I will not cry, I will not cry, I will not cry! This is so what I needed to hear, Lisa and thank you for sharing your precious heart and life lessons on trusting God as Lord and Savior! You are a delight to read! Love, Amy
Lisa,
Thanks for the inspiration! So what I needed this morning! Feeling kinda dry lately.
Cora
Great post Lisa!
After attending your AWI session last night, I can just hear you now as I read this!
Taking new steps, moving forward is where I am. You have just spoken to my heart with this post.
I know what needs to be done and I am at the applying stage. Satan has added such busyness to my life within the last two weeks so I am feeling a little defeated now.
Thanks for this inspiration today!
BTW….I am just spitting distance to Wafe Forest.

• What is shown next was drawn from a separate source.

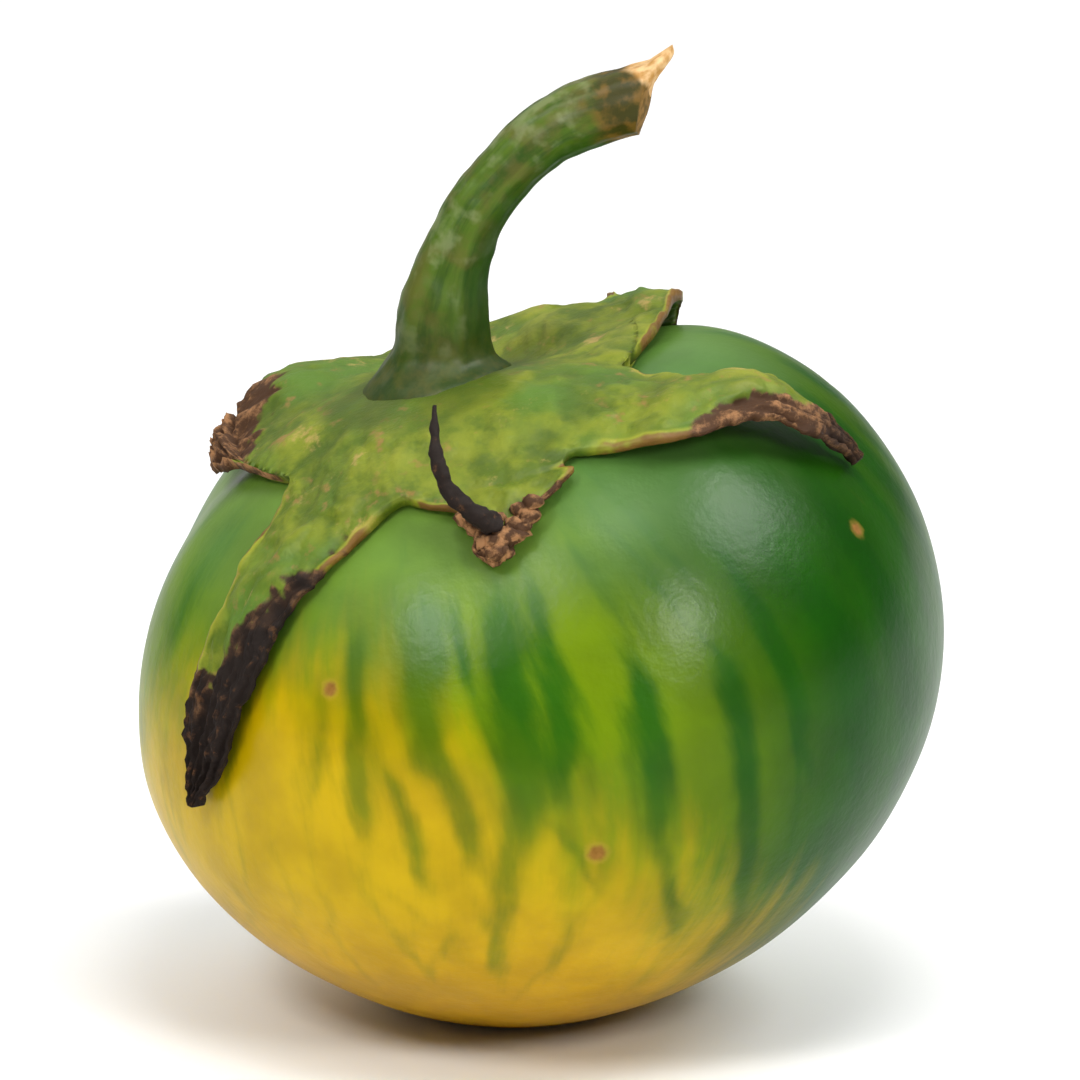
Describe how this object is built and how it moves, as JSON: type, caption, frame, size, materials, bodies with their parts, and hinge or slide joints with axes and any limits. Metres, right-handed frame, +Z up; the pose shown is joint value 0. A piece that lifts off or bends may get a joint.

I read this over the weekend, Lisa. And it encouraged me way down in the deepest part of my heart.
Our world is a swirling vortex of change this year. I’m a girl who likes adventure. But even I am beginning to weary of the constant upheaval.
This reminded me — in the best way — that God is always at work, even when we don’t see it, even when we don’t like it. He is working glory. I needed to remember that.
I wish I had been the first to comment on this post, so that all could read the comments that came afterward. I am SOOO glad you moved to that tiny, dark apartment. We were blessed to know you guys, more ways than you could ever imagine.
(Although I’m not glad you had to deal with that stench. That carpet absorbed so many odors, yuk!)